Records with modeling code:
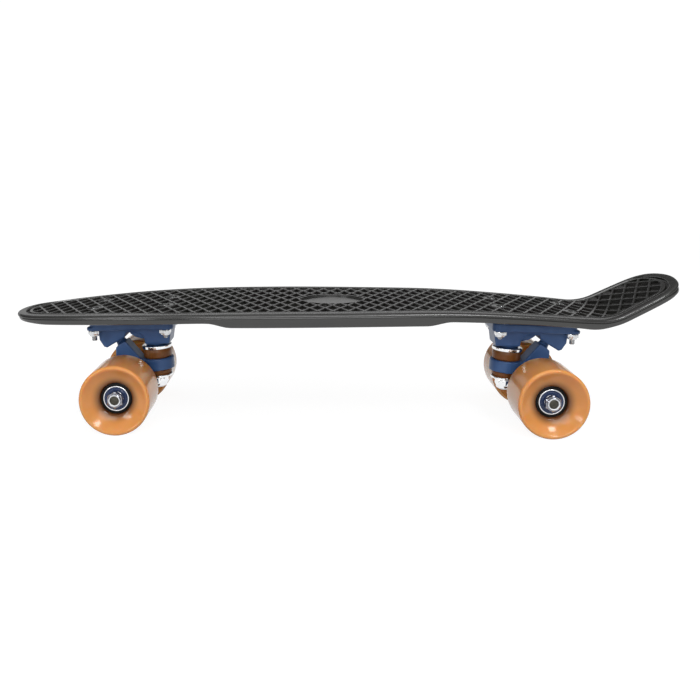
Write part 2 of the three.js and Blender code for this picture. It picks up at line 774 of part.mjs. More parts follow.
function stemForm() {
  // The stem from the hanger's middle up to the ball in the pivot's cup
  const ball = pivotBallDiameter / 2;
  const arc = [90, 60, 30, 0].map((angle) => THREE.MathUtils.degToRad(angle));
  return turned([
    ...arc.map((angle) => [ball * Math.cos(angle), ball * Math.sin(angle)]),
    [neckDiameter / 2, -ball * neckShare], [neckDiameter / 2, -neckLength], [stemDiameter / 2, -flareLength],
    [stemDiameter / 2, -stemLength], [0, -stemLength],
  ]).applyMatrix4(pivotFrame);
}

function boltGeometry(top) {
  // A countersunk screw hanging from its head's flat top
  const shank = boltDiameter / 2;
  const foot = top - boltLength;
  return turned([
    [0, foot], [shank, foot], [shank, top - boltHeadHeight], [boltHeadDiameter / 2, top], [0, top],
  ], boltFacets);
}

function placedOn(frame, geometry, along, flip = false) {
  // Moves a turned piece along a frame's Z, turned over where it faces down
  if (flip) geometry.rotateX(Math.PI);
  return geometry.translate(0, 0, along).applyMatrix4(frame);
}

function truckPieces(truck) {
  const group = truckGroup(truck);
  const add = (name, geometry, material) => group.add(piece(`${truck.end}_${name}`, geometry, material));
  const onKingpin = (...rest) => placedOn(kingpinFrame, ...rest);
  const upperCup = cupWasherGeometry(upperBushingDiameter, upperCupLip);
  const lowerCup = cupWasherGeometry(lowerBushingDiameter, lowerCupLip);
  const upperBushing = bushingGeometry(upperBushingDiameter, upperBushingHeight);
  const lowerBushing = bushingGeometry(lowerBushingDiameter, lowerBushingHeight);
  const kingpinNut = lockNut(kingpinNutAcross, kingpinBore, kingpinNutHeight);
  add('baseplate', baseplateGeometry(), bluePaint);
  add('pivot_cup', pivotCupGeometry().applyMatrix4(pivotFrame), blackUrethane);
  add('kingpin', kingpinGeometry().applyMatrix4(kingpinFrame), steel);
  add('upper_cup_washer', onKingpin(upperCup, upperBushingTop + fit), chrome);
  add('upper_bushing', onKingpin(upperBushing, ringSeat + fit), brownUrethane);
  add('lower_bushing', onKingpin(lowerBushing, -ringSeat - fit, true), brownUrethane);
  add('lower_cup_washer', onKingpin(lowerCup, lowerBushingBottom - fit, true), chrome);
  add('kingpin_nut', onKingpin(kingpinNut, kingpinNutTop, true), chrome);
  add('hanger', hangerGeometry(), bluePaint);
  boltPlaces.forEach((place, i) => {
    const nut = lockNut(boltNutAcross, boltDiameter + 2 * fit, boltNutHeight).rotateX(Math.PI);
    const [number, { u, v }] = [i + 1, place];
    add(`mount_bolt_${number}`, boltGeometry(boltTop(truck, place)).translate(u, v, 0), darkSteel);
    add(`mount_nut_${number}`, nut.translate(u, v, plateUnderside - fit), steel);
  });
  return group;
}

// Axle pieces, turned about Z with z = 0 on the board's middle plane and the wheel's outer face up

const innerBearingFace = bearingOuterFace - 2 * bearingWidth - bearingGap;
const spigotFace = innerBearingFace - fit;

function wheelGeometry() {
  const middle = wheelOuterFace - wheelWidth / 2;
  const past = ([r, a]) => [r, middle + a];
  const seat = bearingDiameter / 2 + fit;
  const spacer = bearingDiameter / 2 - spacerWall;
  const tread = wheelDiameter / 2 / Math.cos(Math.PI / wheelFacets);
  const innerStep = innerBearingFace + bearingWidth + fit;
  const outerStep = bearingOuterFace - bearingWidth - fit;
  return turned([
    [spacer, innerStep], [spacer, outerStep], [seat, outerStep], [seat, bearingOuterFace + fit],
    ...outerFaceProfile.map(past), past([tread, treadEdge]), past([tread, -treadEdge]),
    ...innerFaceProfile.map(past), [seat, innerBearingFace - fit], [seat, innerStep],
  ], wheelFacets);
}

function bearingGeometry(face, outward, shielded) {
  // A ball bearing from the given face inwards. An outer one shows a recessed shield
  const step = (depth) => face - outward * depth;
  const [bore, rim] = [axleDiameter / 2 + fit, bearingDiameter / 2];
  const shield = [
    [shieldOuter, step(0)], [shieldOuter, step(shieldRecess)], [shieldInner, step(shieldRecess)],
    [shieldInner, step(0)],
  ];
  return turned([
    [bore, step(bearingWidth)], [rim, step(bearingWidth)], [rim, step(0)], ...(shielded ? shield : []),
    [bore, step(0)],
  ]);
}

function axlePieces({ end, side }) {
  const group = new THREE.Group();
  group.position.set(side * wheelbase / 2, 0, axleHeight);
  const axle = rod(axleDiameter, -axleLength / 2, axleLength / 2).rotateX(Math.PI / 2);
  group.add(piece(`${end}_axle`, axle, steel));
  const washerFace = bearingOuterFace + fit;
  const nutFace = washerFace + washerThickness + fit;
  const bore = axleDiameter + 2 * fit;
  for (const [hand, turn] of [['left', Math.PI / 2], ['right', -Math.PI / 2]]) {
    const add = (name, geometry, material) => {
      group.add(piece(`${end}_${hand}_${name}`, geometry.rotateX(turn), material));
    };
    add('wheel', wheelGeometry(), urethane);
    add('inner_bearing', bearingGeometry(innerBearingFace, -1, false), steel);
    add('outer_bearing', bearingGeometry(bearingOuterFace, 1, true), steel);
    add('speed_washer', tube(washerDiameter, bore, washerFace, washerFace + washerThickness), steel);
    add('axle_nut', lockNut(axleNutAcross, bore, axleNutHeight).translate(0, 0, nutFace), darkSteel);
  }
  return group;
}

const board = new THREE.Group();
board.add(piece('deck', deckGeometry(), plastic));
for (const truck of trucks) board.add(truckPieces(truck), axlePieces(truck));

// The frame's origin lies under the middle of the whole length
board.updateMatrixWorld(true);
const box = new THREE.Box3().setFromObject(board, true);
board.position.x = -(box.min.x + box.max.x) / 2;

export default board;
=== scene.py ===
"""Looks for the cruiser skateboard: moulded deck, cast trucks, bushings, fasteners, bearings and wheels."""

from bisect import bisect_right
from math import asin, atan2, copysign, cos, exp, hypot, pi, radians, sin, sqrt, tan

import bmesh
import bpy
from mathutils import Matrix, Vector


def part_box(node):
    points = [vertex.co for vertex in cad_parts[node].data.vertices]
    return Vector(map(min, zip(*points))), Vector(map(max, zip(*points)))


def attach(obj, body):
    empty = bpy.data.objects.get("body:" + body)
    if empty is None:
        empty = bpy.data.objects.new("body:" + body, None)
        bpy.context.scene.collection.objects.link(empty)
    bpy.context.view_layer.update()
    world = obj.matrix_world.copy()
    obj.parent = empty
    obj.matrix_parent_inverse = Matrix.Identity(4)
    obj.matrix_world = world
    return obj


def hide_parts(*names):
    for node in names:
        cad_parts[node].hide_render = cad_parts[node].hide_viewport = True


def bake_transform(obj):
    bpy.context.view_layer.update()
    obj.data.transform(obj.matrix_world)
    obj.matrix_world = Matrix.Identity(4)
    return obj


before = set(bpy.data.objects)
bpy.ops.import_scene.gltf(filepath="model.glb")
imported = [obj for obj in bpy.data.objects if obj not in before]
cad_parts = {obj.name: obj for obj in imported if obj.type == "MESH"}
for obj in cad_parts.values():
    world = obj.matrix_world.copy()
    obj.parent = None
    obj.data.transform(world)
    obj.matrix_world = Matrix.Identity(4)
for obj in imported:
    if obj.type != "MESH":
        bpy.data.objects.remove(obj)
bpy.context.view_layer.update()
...
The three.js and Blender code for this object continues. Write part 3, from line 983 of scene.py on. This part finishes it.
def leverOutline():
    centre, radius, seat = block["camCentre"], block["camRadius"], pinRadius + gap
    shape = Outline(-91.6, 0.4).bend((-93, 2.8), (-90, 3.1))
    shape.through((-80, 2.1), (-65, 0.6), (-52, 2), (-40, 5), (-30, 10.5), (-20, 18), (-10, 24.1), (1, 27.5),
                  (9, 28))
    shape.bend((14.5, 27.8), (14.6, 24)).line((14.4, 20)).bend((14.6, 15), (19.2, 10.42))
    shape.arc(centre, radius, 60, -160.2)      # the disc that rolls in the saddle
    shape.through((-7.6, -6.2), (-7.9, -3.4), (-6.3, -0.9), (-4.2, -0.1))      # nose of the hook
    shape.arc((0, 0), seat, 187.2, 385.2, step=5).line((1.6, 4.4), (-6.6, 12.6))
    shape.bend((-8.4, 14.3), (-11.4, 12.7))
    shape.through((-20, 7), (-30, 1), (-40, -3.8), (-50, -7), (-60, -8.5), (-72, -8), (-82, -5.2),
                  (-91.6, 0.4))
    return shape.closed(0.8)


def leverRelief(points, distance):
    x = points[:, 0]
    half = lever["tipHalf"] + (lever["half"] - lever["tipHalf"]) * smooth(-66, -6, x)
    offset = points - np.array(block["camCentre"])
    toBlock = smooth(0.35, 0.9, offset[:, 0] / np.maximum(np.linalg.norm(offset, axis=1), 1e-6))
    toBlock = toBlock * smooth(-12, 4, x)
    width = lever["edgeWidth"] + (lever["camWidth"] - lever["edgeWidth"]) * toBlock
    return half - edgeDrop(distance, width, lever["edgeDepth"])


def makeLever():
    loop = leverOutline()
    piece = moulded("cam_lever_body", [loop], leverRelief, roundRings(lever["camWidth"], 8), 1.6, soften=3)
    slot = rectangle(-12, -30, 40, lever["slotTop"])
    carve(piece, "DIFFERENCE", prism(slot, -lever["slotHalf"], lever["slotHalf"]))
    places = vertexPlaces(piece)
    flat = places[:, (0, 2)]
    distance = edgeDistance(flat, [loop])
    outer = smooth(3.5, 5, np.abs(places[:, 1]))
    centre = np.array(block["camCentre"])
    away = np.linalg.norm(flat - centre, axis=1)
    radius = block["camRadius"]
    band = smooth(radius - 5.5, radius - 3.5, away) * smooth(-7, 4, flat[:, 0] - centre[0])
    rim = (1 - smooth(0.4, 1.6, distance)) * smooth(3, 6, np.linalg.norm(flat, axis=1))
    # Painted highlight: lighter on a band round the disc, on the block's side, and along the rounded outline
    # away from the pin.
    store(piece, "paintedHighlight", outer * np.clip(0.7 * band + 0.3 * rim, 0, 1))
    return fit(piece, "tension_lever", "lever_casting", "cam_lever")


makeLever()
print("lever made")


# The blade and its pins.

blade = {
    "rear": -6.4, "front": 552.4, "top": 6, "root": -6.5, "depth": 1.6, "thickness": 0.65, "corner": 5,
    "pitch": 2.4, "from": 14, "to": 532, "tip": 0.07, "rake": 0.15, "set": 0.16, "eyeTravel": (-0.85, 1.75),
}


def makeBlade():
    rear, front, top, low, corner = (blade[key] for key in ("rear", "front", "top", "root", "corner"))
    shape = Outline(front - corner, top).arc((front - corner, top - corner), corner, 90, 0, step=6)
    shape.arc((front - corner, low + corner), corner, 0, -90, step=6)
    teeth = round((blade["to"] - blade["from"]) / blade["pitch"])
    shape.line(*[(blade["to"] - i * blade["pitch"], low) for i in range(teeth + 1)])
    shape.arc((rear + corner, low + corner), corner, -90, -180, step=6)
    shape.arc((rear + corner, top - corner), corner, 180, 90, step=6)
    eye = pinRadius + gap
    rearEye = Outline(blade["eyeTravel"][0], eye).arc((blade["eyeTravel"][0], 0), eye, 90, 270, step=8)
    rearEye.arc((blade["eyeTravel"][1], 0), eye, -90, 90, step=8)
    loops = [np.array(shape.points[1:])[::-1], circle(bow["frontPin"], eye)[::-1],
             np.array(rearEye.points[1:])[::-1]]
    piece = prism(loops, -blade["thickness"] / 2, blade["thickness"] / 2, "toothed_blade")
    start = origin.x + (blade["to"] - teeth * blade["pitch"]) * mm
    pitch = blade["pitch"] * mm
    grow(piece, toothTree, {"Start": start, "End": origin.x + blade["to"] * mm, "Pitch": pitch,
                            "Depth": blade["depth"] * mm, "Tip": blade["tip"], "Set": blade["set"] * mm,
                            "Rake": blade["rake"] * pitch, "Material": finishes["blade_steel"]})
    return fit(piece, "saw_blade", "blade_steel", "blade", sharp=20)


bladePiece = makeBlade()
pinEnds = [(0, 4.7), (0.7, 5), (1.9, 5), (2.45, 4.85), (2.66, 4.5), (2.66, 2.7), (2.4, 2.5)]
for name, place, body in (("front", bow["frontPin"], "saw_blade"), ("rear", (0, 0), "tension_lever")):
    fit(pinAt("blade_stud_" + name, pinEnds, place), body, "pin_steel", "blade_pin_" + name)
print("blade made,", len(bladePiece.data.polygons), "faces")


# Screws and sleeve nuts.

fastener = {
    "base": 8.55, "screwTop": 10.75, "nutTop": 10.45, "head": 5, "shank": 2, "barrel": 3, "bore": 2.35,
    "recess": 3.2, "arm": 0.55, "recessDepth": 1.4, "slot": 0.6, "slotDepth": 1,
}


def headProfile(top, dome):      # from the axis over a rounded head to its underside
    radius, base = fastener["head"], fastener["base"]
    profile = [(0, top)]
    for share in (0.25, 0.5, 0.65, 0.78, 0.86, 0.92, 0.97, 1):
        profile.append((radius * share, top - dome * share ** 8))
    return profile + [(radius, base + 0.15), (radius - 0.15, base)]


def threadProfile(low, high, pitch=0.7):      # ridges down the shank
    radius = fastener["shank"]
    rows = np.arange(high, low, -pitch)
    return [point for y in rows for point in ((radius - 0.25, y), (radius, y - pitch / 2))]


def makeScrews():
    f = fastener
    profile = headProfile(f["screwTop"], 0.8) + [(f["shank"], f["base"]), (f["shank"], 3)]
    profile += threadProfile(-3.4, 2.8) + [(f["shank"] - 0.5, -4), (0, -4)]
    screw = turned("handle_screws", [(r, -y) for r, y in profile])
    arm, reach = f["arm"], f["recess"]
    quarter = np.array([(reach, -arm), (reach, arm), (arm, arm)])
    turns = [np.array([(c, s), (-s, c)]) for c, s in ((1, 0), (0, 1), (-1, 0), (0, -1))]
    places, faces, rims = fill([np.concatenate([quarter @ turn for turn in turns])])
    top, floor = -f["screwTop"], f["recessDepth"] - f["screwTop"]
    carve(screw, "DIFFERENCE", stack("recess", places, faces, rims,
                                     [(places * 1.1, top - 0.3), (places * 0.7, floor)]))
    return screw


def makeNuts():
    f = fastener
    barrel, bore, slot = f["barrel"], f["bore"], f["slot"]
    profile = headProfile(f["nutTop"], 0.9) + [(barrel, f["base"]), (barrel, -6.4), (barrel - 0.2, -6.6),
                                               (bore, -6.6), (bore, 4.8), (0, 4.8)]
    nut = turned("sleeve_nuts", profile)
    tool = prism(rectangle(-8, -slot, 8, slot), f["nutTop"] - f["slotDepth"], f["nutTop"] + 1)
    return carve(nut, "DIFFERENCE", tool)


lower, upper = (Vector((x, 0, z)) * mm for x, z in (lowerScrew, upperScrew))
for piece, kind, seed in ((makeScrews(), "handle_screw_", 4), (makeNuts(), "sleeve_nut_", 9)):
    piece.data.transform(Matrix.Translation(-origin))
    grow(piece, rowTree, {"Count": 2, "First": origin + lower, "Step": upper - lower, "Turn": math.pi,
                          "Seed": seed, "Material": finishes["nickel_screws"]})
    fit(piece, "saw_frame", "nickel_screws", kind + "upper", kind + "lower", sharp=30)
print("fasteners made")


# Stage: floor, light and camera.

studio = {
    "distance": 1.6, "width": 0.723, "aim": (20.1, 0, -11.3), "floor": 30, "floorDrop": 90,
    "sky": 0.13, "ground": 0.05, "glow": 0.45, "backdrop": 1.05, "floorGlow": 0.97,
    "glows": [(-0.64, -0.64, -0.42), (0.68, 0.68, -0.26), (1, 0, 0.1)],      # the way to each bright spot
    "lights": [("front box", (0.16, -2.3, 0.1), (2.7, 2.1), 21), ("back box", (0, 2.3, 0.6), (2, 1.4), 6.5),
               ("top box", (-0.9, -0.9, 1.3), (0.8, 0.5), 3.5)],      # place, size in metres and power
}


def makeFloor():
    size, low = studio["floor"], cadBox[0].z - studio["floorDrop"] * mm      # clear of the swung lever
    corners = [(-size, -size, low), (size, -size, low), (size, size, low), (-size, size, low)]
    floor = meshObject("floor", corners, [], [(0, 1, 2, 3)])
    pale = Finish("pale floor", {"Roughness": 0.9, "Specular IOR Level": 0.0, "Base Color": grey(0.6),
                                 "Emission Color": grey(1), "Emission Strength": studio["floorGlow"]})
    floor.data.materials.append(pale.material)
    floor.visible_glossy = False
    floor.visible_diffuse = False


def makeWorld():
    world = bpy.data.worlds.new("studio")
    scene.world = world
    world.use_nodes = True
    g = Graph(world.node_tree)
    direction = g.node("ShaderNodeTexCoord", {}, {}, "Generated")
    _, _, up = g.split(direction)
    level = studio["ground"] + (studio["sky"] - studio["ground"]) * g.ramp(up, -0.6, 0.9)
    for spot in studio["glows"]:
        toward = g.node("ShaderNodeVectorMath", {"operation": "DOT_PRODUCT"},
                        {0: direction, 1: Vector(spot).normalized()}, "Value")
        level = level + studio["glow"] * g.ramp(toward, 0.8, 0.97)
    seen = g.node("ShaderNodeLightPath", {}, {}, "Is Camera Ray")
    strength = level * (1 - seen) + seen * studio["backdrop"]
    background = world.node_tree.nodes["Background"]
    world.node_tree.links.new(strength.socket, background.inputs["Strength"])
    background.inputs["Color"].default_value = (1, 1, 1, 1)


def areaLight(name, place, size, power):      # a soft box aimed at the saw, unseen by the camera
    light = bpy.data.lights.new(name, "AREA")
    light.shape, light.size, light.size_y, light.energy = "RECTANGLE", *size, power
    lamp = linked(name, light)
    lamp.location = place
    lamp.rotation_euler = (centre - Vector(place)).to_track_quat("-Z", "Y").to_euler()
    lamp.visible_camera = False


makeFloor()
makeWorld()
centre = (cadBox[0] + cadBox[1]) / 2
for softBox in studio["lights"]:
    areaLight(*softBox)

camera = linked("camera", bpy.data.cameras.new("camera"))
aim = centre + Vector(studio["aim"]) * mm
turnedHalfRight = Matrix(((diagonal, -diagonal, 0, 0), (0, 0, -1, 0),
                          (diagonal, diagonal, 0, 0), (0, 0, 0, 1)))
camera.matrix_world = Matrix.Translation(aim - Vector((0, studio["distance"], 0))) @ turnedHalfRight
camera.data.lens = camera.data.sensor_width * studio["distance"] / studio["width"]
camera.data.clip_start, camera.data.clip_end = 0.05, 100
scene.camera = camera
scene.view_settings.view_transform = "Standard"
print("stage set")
---
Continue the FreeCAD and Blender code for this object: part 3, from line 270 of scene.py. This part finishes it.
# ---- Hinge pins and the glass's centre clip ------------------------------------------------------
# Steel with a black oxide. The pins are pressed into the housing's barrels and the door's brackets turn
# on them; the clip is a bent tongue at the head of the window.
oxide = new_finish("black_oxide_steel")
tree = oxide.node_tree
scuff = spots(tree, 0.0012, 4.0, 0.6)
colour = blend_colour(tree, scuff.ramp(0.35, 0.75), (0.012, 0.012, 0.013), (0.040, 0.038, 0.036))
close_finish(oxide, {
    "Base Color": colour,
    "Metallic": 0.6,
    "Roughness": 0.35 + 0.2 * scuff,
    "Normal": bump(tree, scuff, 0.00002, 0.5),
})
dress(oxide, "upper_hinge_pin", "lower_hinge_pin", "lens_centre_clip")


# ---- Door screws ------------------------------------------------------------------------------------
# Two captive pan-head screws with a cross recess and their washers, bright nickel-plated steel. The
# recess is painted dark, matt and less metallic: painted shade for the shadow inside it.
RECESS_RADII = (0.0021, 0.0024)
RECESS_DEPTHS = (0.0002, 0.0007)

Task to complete
Extract all lines that hold the word "context".

Answer to the exercise
        bpy.context.scene.collection.objects.link(empty)
    bpy.context.view_layer.update()
    bpy.context.view_layer.update()
bpy.context.view_layer.update()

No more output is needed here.